Winging it along the way
Worsening weather was only one of her obstacles — there were also complications brought about by the global pandemic. She was originally planning to fly through China, but then couldn’t fly in its airspace as part of a pandemic protocol. Strangers welcomed her during emergency landings during a time when we have had to be careful about letting even our closest family into our homes.
Exclusive flight club
It wasn’t just strangers that she met along the way, she also had a chance to connect with role models and other female aviators, like Shaesta Waiz. Zara lists a few of her inspirations on her website, such as Amelia Earhart, Bessie Coleman, Lillian Bland, and Valentina Tereshkova (look these women up if you aren’t familiar!).
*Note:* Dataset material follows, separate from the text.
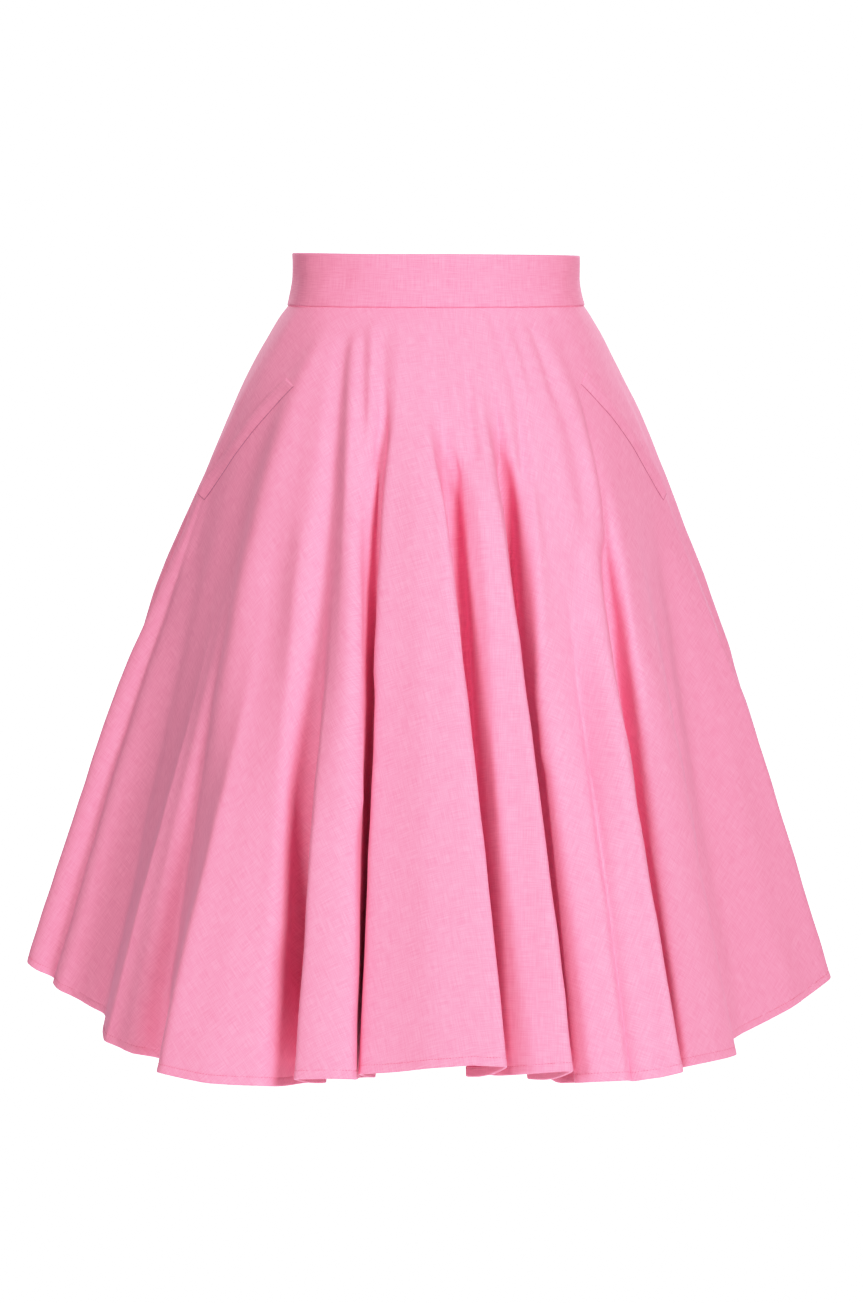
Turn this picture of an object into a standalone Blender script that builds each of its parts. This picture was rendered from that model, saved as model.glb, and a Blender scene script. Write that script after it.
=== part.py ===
"""Full-circle swing skirt, filled out as it hangs from a waist, with nobody in it.

Frame: the origin is the centre of the waist at half the waistband's height, +Z is up,
-Y is the front and +X is the wearer's left. Metres throughout.

The cloth follows its real cut. The flat skirt is a ring of cloth, cut as one half circle for
the front and two quarter circles for the back. A point of it has a cloth angle, 0 at centre
front and growing towards +X, and a distance below the waist seam. The seam is an ellipse and
the hem is one closed wavy line through the folds below. Each line of cloth from seam to hem
keeps its length, so a fold that swings out hangs higher than a tuck.
"""
import math

import bpy
import mathutils
import numpy as np

# Waistband: half widths across and front to back
BAND_TOP = (0.1228, 0.0930)
BAND_FOOT = (0.1276, 0.0970)
BAND_HEIGHT = 0.044
BAND_STRAIGHT = 0.45
BAND_FLARE_POWER = 1.5
BAND_WALL = 0.0026
BAND_COLUMNS = 72
BAND_ROWS = 6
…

She states her mission as “to inspire young women and girls to pursue whatever they may be interested in, even if that is seen as traditionally male.” In the aviation, ‘traditionally male’ equates to the fact that 95% of commercial pilots are men.
Reaching great heights
While not many of us have flown solo around the world, Zara’s journey captures what we face today as individuals and communities — all the ways in which the pandemic, climate change, and issues of representation have shaped our personal or professional (or at times for Zara, physical) trajectory. It’s why her journey will continue to matter, not just for the merit and value of her impressive achievement, but the context in which she achieved it. It’s inspiring on so many levels and provides a dose of hope and excitement that whatever headwinds (pun intended) we face today, that we can take them on with the same level of poise, grit, and determination as Zara.